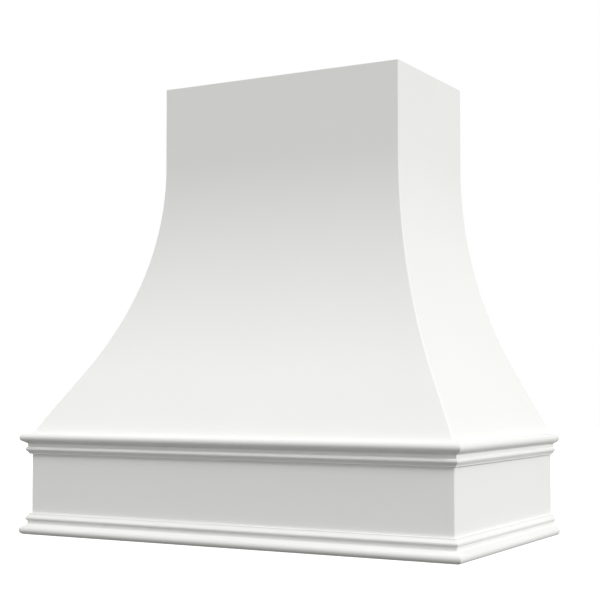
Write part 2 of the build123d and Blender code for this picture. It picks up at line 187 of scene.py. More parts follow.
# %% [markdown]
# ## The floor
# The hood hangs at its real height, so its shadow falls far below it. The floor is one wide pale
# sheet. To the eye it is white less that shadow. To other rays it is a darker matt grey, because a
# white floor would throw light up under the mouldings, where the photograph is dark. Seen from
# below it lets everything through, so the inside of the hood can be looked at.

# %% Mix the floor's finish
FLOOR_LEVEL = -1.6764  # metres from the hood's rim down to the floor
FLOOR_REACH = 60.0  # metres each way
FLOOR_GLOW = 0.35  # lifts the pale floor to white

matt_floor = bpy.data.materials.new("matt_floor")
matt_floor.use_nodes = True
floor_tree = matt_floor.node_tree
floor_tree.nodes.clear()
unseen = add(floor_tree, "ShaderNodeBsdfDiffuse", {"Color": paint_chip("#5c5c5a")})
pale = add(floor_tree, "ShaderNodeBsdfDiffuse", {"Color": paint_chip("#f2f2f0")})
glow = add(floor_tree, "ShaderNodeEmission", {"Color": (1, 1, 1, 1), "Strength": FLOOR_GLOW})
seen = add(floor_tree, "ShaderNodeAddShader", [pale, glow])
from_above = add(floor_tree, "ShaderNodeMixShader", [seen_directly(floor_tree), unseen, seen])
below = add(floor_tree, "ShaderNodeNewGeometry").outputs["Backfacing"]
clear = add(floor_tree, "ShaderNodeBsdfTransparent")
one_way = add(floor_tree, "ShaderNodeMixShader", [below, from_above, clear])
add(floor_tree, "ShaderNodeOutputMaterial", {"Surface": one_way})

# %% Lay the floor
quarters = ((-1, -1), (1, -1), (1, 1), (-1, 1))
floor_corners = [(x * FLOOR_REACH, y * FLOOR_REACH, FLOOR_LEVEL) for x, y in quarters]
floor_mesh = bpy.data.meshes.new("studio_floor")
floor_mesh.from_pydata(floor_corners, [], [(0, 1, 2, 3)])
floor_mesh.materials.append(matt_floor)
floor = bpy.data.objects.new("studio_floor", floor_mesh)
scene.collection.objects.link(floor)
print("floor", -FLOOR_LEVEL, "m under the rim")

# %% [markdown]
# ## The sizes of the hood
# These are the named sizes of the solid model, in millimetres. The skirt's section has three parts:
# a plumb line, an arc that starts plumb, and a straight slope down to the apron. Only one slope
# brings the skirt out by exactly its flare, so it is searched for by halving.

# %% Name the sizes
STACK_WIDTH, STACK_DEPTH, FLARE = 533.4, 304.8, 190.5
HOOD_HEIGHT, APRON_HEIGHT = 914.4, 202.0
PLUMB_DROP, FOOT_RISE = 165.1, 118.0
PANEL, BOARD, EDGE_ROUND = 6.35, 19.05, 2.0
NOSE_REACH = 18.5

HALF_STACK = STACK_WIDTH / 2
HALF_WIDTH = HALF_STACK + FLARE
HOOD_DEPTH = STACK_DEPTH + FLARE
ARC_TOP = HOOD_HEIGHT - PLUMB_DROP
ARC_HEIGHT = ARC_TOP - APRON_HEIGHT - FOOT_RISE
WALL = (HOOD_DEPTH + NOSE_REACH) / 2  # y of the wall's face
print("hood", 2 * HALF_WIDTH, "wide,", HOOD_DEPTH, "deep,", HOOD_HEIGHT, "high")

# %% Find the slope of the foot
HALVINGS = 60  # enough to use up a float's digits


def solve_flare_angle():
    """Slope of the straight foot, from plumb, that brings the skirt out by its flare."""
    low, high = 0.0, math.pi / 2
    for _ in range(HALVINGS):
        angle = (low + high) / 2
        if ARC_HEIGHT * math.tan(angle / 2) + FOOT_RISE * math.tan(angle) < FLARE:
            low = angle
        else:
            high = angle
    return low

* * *

**WRITTEN REQUEST**. Take the listing above and write it out again exactly.

**FULL SOLUTION**.
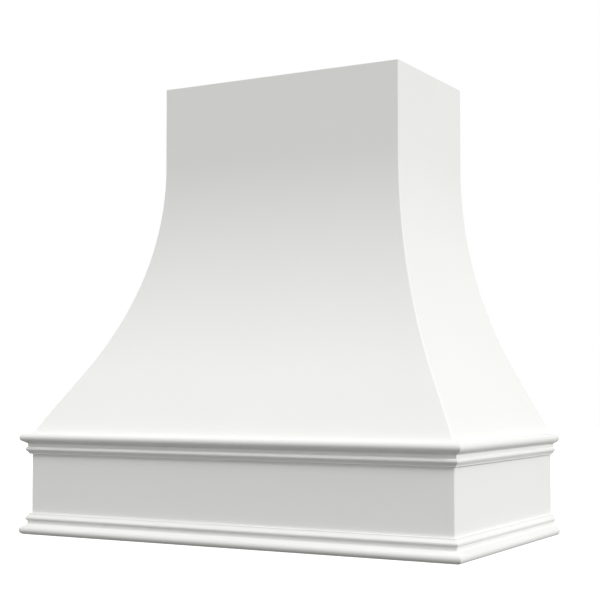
Write part 2 of the build123d and Blender code for this picture. It picks up at line 187 of scene.py. More parts follow.
# %% [markdown]
# ## The floor
# The hood hangs at its real height, so its shadow falls far below it. The floor is one wide pale
# sheet. To the eye it is white less that shadow. To other rays it is a darker matt grey, because a
# white floor would throw light up under the mouldings, where the photograph is dark. Seen from
# below it lets everything through, so the inside of the hood can be looked at.

# %% Mix the floor's finish
FLOOR_LEVEL = -1.6764  # metres from the hood's rim down to the floor
FLOOR_REACH = 60.0  # metres each way
FLOOR_GLOW = 0.35  # lifts the pale floor to white

matt_floor = bpy.data.materials.new("matt_floor")
matt_floor.use_nodes = True
floor_tree = matt_floor.node_tree
floor_tree.nodes.clear()
unseen = add(floor_tree, "ShaderNodeBsdfDiffuse", {"Color": paint_chip("#5c5c5a")})
pale = add(floor_tree, "ShaderNodeBsdfDiffuse", {"Color": paint_chip("#f2f2f0")})
glow = add(floor_tree, "ShaderNodeEmission", {"Color": (1, 1, 1, 1), "Strength": FLOOR_GLOW})
seen = add(floor_tree, "ShaderNodeAddShader", [pale, glow])
from_above = add(floor_tree, "ShaderNodeMixShader", [seen_directly(floor_tree), unseen, seen])
below = add(floor_tree, "ShaderNodeNewGeometry").outputs["Backfacing"]
clear = add(floor_tree, "ShaderNodeBsdfTransparent")
one_way = add(floor_tree, "ShaderNodeMixShader", [below, from_above, clear])
add(floor_tree, "ShaderNodeOutputMaterial", {"Surface": one_way})

# %% Lay the floor
quarters = ((-1, -1), (1, -1), (1, 1), (-1, 1))
floor_corners = [(x * FLOOR_REACH, y * FLOOR_REACH, FLOOR_LEVEL) for x, y in quarters]
floor_mesh = bpy.data.meshes.new("studio_floor")
floor_mesh.from_pydata(floor_corners, [], [(0, 1, 2, 3)])
floor_mesh.materials.append(matt_floor)
floor = bpy.data.objects.new("studio_floor", floor_mesh)
scene.collection.objects.link(floor)
print("floor", -FLOOR_LEVEL, "m under the rim")

# %% [markdown]
# ## The sizes of the hood
# These are the named sizes of the solid model, in millimetres. The skirt's section has three parts:
# a plumb line, an arc that starts plumb, and a straight slope down to the apron. Only one slope
# brings the skirt out by exactly its flare, so it is searched for by halving.

# %% Name the sizes
STACK_WIDTH, STACK_DEPTH, FLARE = 533.4, 304.8, 190.5
HOOD_HEIGHT, APRON_HEIGHT = 914.4, 202.0
PLUMB_DROP, FOOT_RISE = 165.1, 118.0
PANEL, BOARD, EDGE_ROUND = 6.35, 19.05, 2.0
NOSE_REACH = 18.5

HALF_STACK = STACK_WIDTH / 2
HALF_WIDTH = HALF_STACK + FLARE
HOOD_DEPTH = STACK_DEPTH + FLARE
ARC_TOP = HOOD_HEIGHT - PLUMB_DROP
ARC_HEIGHT = ARC_TOP - APRON_HEIGHT - FOOT_RISE
WALL = (HOOD_DEPTH + NOSE_REACH) / 2  # y of the wall's face
print("hood", 2 * HALF_WIDTH, "wide,", HOOD_DEPTH, "deep,", HOOD_HEIGHT, "high")

# %% Find the slope of the foot
HALVINGS = 60  # enough to use up a float's digits


def solve_flare_angle():
    """Slope of the straight foot, from plumb, that brings the skirt out by its flare."""
    low, high = 0.0, math.pi / 2
    for _ in range(HALVINGS):
        angle = (low + high) / 2
        if ARC_HEIGHT * math.tan(angle / 2) + FOOT_RISE * math.tan(angle) < FLARE:
            low = angle
        else:
            high = angle
    return low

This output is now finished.